(WHAT TO DO)
Repeat the records below exactly.

── MATERIAL ──

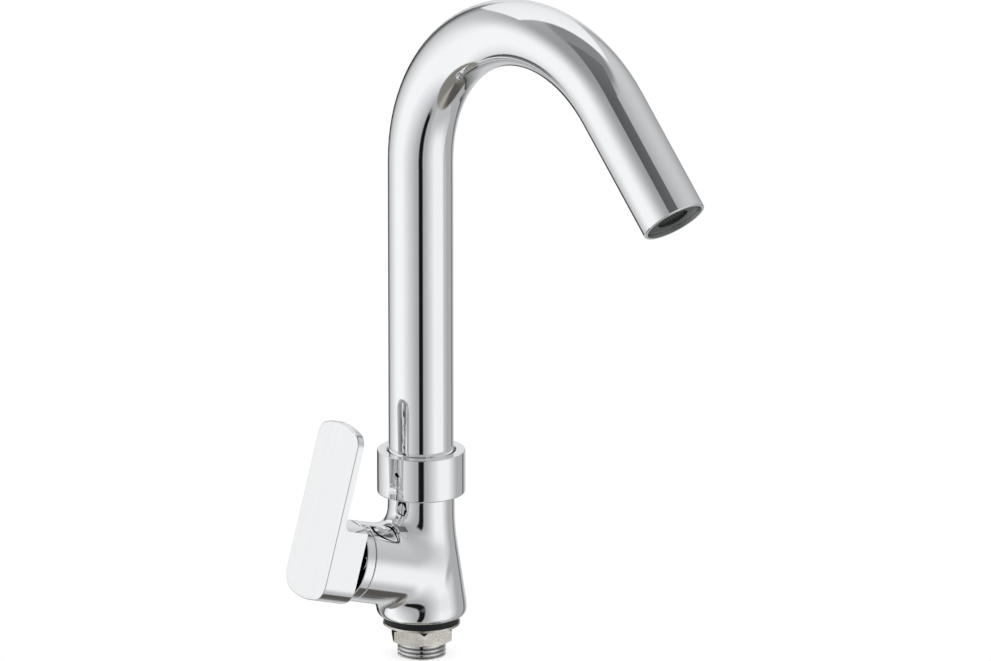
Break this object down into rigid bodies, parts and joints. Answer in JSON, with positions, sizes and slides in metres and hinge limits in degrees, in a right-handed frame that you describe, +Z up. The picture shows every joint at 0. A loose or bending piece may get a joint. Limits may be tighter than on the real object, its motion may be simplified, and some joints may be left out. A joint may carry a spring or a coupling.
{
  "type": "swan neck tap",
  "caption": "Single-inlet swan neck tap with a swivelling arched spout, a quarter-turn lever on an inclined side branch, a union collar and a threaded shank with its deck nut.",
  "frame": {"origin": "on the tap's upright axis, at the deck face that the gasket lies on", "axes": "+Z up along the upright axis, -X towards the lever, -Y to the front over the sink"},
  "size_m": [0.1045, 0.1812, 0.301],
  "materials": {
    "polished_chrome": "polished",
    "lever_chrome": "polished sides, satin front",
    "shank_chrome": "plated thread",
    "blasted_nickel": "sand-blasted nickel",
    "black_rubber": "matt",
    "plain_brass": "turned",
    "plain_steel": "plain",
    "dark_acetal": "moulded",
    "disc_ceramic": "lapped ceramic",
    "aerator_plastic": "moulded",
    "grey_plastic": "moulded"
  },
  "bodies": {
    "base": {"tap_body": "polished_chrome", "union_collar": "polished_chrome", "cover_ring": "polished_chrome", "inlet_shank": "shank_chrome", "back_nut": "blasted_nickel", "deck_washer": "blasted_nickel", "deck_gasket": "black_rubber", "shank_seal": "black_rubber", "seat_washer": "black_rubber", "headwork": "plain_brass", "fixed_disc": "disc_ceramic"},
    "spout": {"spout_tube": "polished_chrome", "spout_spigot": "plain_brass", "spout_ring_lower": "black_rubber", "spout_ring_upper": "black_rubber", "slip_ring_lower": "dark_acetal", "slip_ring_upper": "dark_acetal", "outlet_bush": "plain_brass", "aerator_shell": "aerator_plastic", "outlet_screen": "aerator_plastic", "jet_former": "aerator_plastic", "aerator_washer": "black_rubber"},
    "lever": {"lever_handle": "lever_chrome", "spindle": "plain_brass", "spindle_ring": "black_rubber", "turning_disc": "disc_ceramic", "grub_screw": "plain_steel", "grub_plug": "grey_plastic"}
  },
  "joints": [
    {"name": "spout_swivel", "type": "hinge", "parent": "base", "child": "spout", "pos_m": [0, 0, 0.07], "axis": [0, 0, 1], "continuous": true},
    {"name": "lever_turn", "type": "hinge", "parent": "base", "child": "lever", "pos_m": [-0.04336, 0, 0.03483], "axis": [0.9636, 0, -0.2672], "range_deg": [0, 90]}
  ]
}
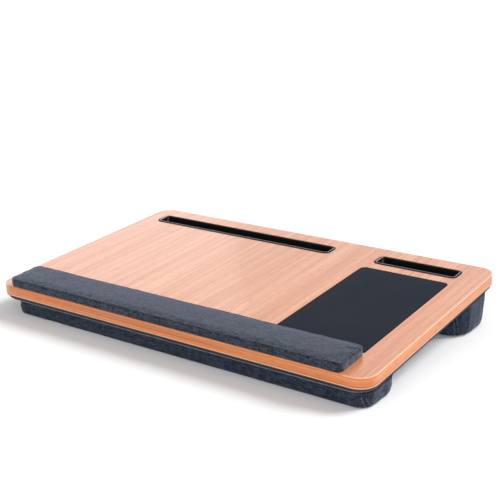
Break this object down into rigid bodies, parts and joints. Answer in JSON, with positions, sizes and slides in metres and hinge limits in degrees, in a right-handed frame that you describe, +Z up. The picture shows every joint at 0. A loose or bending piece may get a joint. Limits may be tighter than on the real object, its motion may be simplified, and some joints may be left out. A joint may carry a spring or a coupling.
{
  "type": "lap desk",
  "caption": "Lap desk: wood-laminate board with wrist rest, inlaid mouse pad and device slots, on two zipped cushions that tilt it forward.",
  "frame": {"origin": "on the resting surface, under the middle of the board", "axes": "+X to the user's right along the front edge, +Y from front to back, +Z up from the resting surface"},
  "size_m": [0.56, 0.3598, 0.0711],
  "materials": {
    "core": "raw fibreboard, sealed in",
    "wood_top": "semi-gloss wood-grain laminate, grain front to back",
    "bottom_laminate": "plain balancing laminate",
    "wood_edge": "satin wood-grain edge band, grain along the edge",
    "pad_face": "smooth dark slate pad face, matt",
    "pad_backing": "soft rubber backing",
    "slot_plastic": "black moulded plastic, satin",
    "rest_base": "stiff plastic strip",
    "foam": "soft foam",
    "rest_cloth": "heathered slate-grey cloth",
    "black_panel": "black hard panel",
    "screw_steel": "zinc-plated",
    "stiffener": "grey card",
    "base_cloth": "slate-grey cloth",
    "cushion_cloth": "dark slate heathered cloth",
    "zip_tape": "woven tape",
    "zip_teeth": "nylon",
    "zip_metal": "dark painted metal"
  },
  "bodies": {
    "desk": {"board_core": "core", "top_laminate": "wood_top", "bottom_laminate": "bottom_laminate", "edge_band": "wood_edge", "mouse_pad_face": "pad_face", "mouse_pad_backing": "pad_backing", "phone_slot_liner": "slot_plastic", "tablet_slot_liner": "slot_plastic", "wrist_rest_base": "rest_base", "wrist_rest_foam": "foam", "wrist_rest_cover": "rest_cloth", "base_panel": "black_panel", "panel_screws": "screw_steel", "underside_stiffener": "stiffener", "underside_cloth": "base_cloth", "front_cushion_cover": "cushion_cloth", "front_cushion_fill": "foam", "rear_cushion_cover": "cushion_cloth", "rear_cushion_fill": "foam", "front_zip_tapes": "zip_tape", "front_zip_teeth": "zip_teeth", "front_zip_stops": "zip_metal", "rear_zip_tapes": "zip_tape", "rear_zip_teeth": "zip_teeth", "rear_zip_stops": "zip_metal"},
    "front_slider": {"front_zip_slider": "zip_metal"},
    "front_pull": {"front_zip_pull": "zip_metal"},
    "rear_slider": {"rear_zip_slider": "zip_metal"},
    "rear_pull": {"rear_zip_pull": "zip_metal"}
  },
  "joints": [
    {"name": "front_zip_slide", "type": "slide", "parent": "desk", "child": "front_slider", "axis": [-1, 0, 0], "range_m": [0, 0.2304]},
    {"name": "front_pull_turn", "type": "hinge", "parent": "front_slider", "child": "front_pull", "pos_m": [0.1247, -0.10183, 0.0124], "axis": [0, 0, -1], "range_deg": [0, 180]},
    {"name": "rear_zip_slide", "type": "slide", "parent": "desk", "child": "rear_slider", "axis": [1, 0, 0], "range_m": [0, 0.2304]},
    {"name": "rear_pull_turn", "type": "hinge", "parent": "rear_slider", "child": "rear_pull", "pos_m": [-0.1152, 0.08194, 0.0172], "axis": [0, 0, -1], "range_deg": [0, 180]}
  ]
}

───

(TASK RESULT)
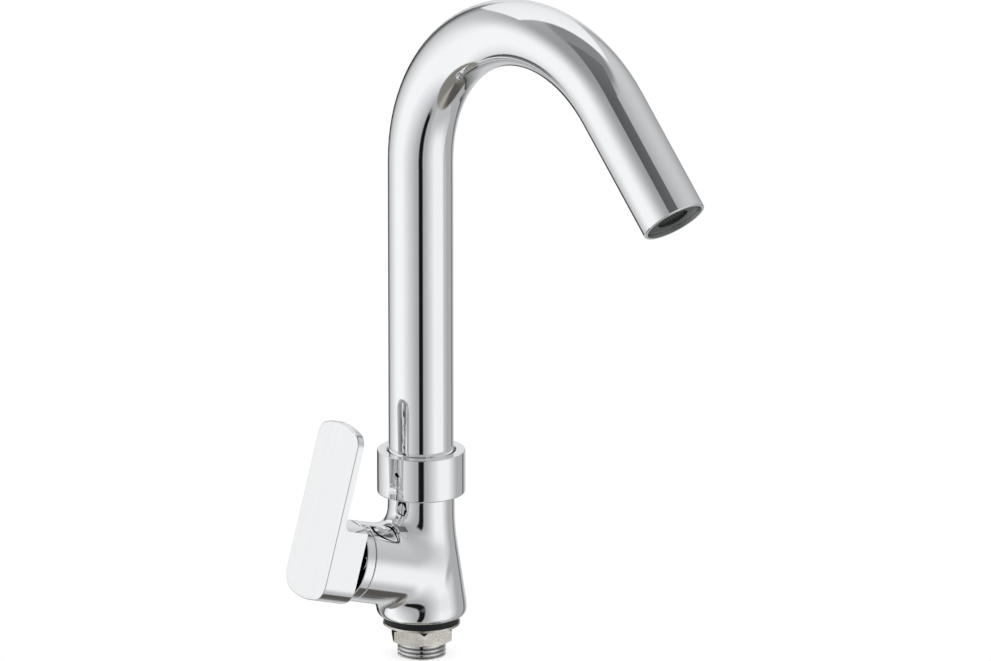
Break this object down into rigid bodies, parts and joints. Answer in JSON, with positions, sizes and slides in metres and hinge limits in degrees, in a right-handed frame that you describe, +Z up. The picture shows every joint at 0. A loose or bending piece may get a joint. Limits may be tighter than on the real object, its motion may be simplified, and some joints may be left out. A joint may carry a spring or a coupling.
{
  "type": "swan neck tap",
  "caption": "Single-inlet swan neck tap with a swivelling arched spout, a quarter-turn lever on an inclined side branch, a union collar and a threaded shank with its deck nut.",
  "frame": {"origin": "on the tap's upright axis, at the deck face that the gasket lies on", "axes": "+Z up along the upright axis, -X towards the lever, -Y to the front over the sink"},
  "size_m": [0.1045, 0.1812, 0.301],
  "materials": {
    "polished_chrome": "polished",
    "lever_chrome": "polished sides, satin front",
    "shank_chrome": "plated thread",
    "blasted_nickel": "sand-blasted nickel",
    "black_rubber": "matt",
    "plain_brass": "turned",
    "plain_steel": "plain",
    "dark_acetal": "moulded",
    "disc_ceramic": "lapped ceramic",
    "aerator_plastic": "moulded",
    "grey_plastic": "moulded"
  },
  "bodies": {
    "base": {"tap_body": "polished_chrome", "union_collar": "polished_chrome", "cover_ring": "polished_chrome", "inlet_shank": "shank_chrome", "back_nut": "blasted_nickel", "deck_washer": "blasted_nickel", "deck_gasket": "black_rubber", "shank_seal": "black_rubber", "seat_washer": "black_rubber", "headwork": "plain_brass", "fixed_disc": "disc_ceramic"},
    "spout": {"spout_tube": "polished_chrome", "spout_spigot": "plain_brass", "spout_ring_lower": "black_rubber", "spout_ring_upper": "black_rubber", "slip_ring_lower": "dark_acetal", "slip_ring_upper": "dark_acetal", "outlet_bush": "plain_brass", "aerator_shell": "aerator_plastic", "outlet_screen": "aerator_plastic", "jet_former": "aerator_plastic", "aerator_washer": "black_rubber"},
    "lever": {"lever_handle": "lever_chrome", "spindle": "plain_brass", "spindle_ring": "black_rubber", "turning_disc": "disc_ceramic", "grub_screw": "plain_steel", "grub_plug": "grey_plastic"}
  },
  "joints": [
    {"name": "spout_swivel", "type": "hinge", "parent": "base", "child": "spout", "pos_m": [0, 0, 0.07], "axis": [0, 0, 1], "continuous": true},
    {"name": "lever_turn", "type": "hinge", "parent": "base", "child": "lever", "pos_m": [-0.04336, 0, 0.03483], "axis": [0.9636, 0, -0.2672], "range_deg": [0, 90]}
  ]
}
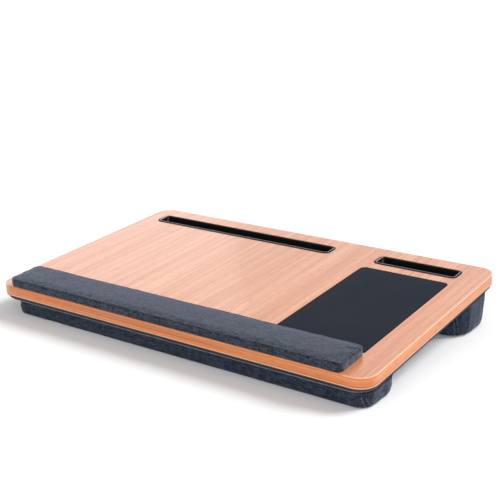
Break this object down into rigid bodies, parts and joints. Answer in JSON, with positions, sizes and slides in metres and hinge limits in degrees, in a right-handed frame that you describe, +Z up. The picture shows every joint at 0. A loose or bending piece may get a joint. Limits may be tighter than on the real object, its motion may be simplified, and some joints may be left out. A joint may carry a spring or a coupling.
{
  "type": "lap desk",
  "caption": "Lap desk: wood-laminate board with wrist rest, inlaid mouse pad and device slots, on two zipped cushions that tilt it forward.",
  "frame": {"origin": "on the resting surface, under the middle of the board", "axes": "+X to the user's right along the front edge, +Y from front to back, +Z up from the resting surface"},
  "size_m": [0.56, 0.3598, 0.0711],
  "materials": {
    "core": "raw fibreboard, sealed in",
    "wood_top": "semi-gloss wood-grain laminate, grain front to back",
    "bottom_laminate": "plain balancing laminate",
    "wood_edge": "satin wood-grain edge band, grain along the edge",
    "pad_face": "smooth dark slate pad face, matt",
    "pad_backing": "soft rubber backing",
    "slot_plastic": "black moulded plastic, satin",
    "rest_base": "stiff plastic strip",
    "foam": "soft foam",
    "rest_cloth": "heathered slate-grey cloth",
    "black_panel": "black hard panel",
    "screw_steel": "zinc-plated",
    "stiffener": "grey card",
    "base_cloth": "slate-grey cloth",
    "cushion_cloth": "dark slate heathered cloth",
    "zip_tape": "woven tape",
    "zip_teeth": "nylon",
    "zip_metal": "dark painted metal"
  },
  "bodies": {
    "desk": {"board_core": "core", "top_laminate": "wood_top", "bottom_laminate": "bottom_laminate", "edge_band": "wood_edge", "mouse_pad_face": "pad_face", "mouse_pad_backing": "pad_backing", "phone_slot_liner": "slot_plastic", "tablet_slot_liner": "slot_plastic", "wrist_rest_base": "rest_base", "wrist_rest_foam": "foam", "wrist_rest_cover": "rest_cloth", "base_panel": "black_panel", "panel_screws": "screw_steel", "underside_stiffener": "stiffener", "underside_cloth": "base_cloth", "front_cushion_cover": "cushion_cloth", "front_cushion_fill": "foam", "rear_cushion_cover": "cushion_cloth", "rear_cushion_fill": "foam", "front_zip_tapes": "zip_tape", "front_zip_teeth": "zip_teeth", "front_zip_stops": "zip_metal", "rear_zip_tapes": "zip_tape", "rear_zip_teeth": "zip_teeth", "rear_zip_stops": "zip_metal"},
    "front_slider": {"front_zip_slider": "zip_metal"},
    "front_pull": {"front_zip_pull": "zip_metal"},
    "rear_slider": {"rear_zip_slider": "zip_metal"},
    "rear_pull": {"rear_zip_pull": "zip_metal"}
  },
  "joints": [
    {"name": "front_zip_slide", "type": "slide", "parent": "desk", "child": "front_slider", "axis": [-1, 0, 0], "range_m": [0, 0.2304]},
    {"name": "front_pull_turn", "type": "hinge", "parent": "front_slider", "child": "front_pull", "pos_m": [0.1247, -0.10183, 0.0124], "axis": [0, 0, -1], "range_deg": [0, 180]},
    {"name": "rear_zip_slide", "type": "slide", "parent": "desk", "child": "rear_slider", "axis": [1, 0, 0], "range_m": [0, 0.2304]},
    {"name": "rear_pull_turn", "type": "hinge", "parent": "rear_slider", "child": "rear_pull", "pos_m": [-0.1152, 0.08194, 0.0172], "axis": [0, 0, -1], "range_deg": [0, 180]}
  ]
}